The claimant prayed for accrued leave Kshs. 37, 700.00 but also testified that 173 leave days from 2005 to the date of termination had been computed and paid for. The claim for leave pay is found unjustified and one due leave day had been paid per final dues’ computation on record. In any event the claimant did not plead the period with respect to which he was claiming leave payment. The claim and prayer is declined.
The evidence is that parties agreed upon a consolidated monthly salary inclusive of an element of reasonable monthly rent as envisaged in section 31(2) (a) of the Act and the respondent’s submission is upheld in that regard. Further under clause 9 of the contract of employment the parties agreed on 45 hours of work spread over not more than 6 days a week excluding meal breaks and parties further agreed that any extra hours of work were covered in the agreed emoluments and there would be no payment of overtime. The parties are bound accordingly and the prayer for overtime is declined as per the submissions made for the respondent.
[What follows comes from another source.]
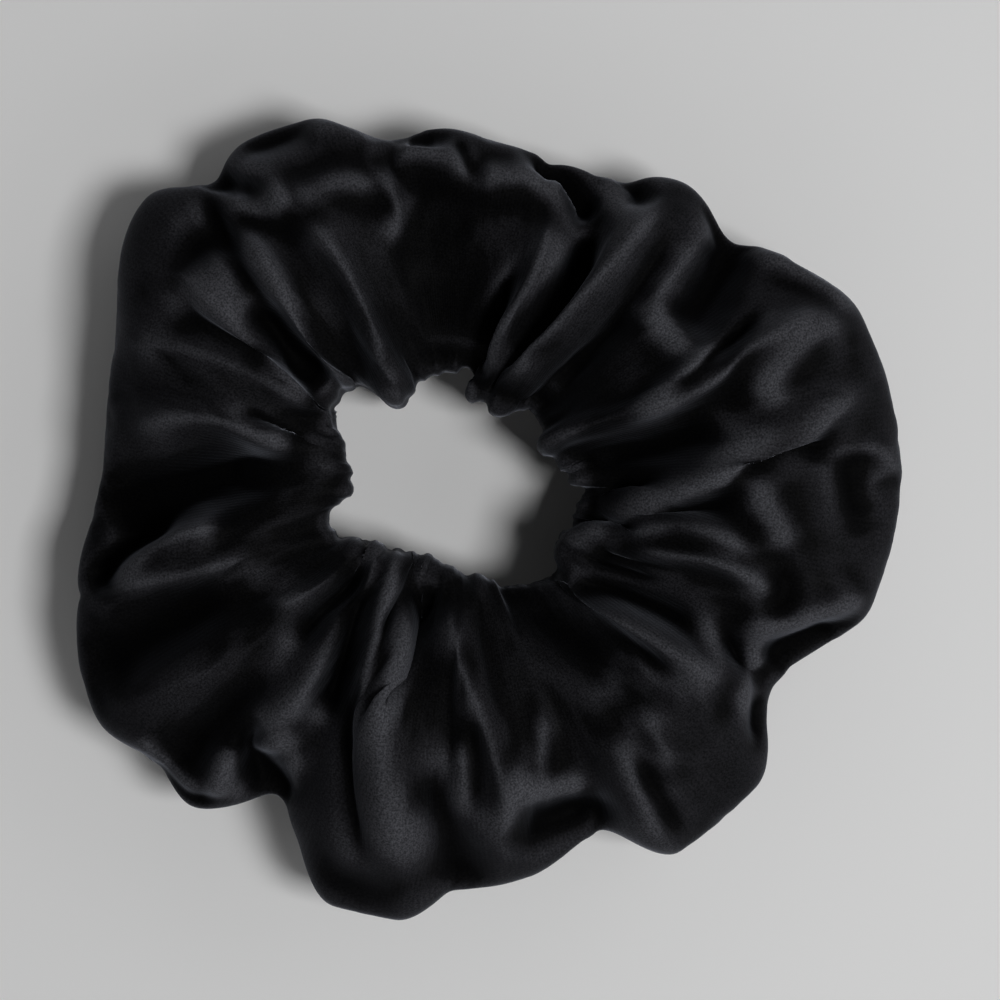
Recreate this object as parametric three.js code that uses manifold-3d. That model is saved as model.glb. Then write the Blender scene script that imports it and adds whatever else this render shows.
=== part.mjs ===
// A gathered satin hair scrunchie lying flat: a puffed fabric tube closed into
// a ring round a woven elastic band, with the threads that sew both together.
// Millimetres, +Z up, standing on z = 0 with the middle of its box on the Z axis.

import * as THREE from 'three';
import { LoftGeometry } from 'three/addons/geometries/LoftGeometry.js';
import { mergeVertices } from 'three/addons/utils/BufferGeometryUtils.js';
import Module from 'manifold-3d';

const wasm = await Module();
wasm.setup();

// ---- driving dimensions -------------------------------------------------

// The hair opening is off the middle of the box, because the puffs on the
// right and at the front reach further than the others.
const OPENING = new THREE.Vector2(-4.47, 5.638);

// How far the cover reaches from the opening's centre, as [degrees from +X,
// mm]: one entry for each puff's tip and each tuck between two puffs.
const RIM = [
  [2, 64.5], [22, 63.2], [33, 58], [43, 53.3], [51, 54.2], [66, 48.6], [80, 49.1],
  [94, 51.2], [101, 50.4], [113, 56.7], [122, 58.1], [129, 56.2], [138, 60.8], [160, 53.2],
  [176, 51.6], [195, 57.2], [214, 63], [223, 60.6], [230, 61.4], [241, 53.8], [254, 64.6],
  [262, 64.6], [270, 60], [280, 58.8], [292, 55.4], [301, 62.9], [314, 62.3], [327, 55.2],
  [343, 63],
];

// The gathered edge round the opening, in the same form.
const MOUTH = [
  [4, 17.3], [20, 14.1], [44, 14.8], [60, 11.8], [76, 12.5], [86, 15.6], [111, 15.4],
  [126, 14.1], [138, 21.2], [148, 21], [170, 16.7], [182, 16.2], [201, 19.3], [221, 16],
  [232, 14], [243, 13.5], [262, 12.9], [283, 14.6], [304, 17.9], [315, 20.1],
  [326, 18.2], [350, 18.3],
];

// The tube's cross-section.
const RING_HEIGHT = 22.5; // where the rim's reach is AVERAGE_REACH
const AVERAGE_REACH = 57;
const RISE_PER_REACH = 0.3; // a puff that reaches further also stands taller
const MIDDLE_HEIGHT = 11; // level of the gathered edge and of the elastic
const UNDERSIDE_DROP = 12.5; // pressed flat where it would pass below z = 0
const EDGE_FULLNESS = 0.75; // height of the gathered edge, as a share of the puff's
const EDGE_FULLNESS_BELOW = 0.6; // the same for the underside, which rises more
const ROUNDNESS = 0.65; // 1 is an ellipse, less is fuller

// The cloth is gathered three to one, so its folds fill most of the tube and
// leave a flat channel for the elastic.
const CHANNEL_WIDTH = 20;
const CHANNEL_HALF_HEIGHT = 3.7;
const CHANNEL_CORNER = 1;

// The elastic: a flat woven band in an oval loop, its ends overlapped.
const BAND_LONG_RADIUS = 25;
const BAND_SHORT_RADIUS = 21.5;
const BAND_TILT = 150; // degrees from +X to the long axis
const BAND_WIDTH = 6;
const BAND_THICKNESS = 1;
const OVERLAP_START = 168; // degrees
const OVERLAP_SWEEP = 24; // degrees, about 10 mm of band
const LAYER_PITCH = 1.4; // from one layer to the next in the overlap

// The long seam: two turned-in cloth edges that face each other.
const SEAM_OFFSET = 5; // outward from the elastic
const ALLOWANCE_THICKNESS = 1;
const ALLOWANCE_HEIGHT = 3;

// Sewing thread.
const THREAD_RADIUS = 0.3;
const CLEARANCE = 0.35; // left between any two pieces
const SEAM_STITCHES = 28;
const JOIN_STITCHES = 7;
const CLOSING_STITCHES = 9;
const CLOSING_START = 196; // degrees, where the tube was left open for the elastic
const CLOSING_SWEEP = 26;
const STITCH_BITE = 1.4; // how far a closing stitch reaches to each side of the seam

// The cover divides on the plane through the opening that faces X.
const HALF_STEPS = 36; // sections along each half
const SKIN_STEPS = 22; // facets round the puff

const satin = new THREE.MeshStandardMaterial({ color: 0x15161a, roughness: 0.5, metalness: 0 });
const elastic = new THREE.MeshStandardMaterial({ color: 0x1c1c1e, roughness: 0.85, metalness: 0 });
const thread = new THREE.MeshStandardMaterial({ color: 0x101012, roughness: 0.7, metalness: 0 });

// ---- the ring's shape ---------------------------------------------------

const { degToRad, euclideanModulo, lerp, smoothstep } = THREE.MathUtils;

// A value that eases from each [degrees, value] entry to the next, all round.
function around(entries, degrees) {
  const turn = euclideanModulo(degrees, 360);
  const next = entries.findIndex(([at]) => at > turn);
  const after = next === -1 ? entries[0] : entries[next];
  const before = next <= 0 ? entries[entries.length - 1] : entries[next - 1];
  const gap = euclideanModulo(after[0] - before[0], 360);
  const passed = euclideanModulo(turn - before[0], 360);
  return lerp(before[1], after[1], smoothstep(passed, 0, gap));
}

// Inner face of the elastic: an oval about the opening.
function bandRadius(degrees) {
  const angle = degToRad(degrees - BAND_TILT);
  const across = BAND_SHORT_RADIUS * Math.cos(angle);
  const along = BAND_LONG_RADIUS * Math.sin(angle);
  return (BAND_LONG_RADIUS * BAND_SHORT_RADIUS) / Math.hypot(across, along);
}

function seamRadius(degrees) {
  return bandRadius(degrees) + SEAM_OFFSET;
}

// The plane through the opening's centre at this angle holds a section: q runs
// outward from the centre and z up.
function place(degrees, [q, z], shift = 0) {
  const angle = degToRad(degrees);
  const x = OPENING.x + q * Math.cos(angle) + shift;
  return new THREE.Vector3(x, OPENING.y + q * Math.sin(angle), z);
}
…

While making those findings, the Court observes that there was no established grievance about overtime and house allowance throughout the service and further, the termination was on 20.12.2012 and the suit filed on 18.12.2015, long after lapsing of the 12 months from the cessation thereof of the continuing injuries so that the claims were time barred under section 90 of the Act.
The Court has considered the parties’ margins of success and all circumstances of the case and the respondent will pay the claimant’s 50% costs of the suit.
In conclusion judgment is hereby entered for the claimant against the respondent for:
1) The respondent to pay the claimant a sum of Kshs. 377, 000.00 (less due PAYE) by 02.06.2022 failing interest to be payable thereon at Court rates from the date of this judgment till full payment.
2) The respondent to pay 50% of the claimant’s costs of the suit.
SIGNED, DATED AND DELIVERED BY VIDEO-LINK AND IN COURT AT MOMBASA THIS FRIDAY 01ST APRIL, 2022.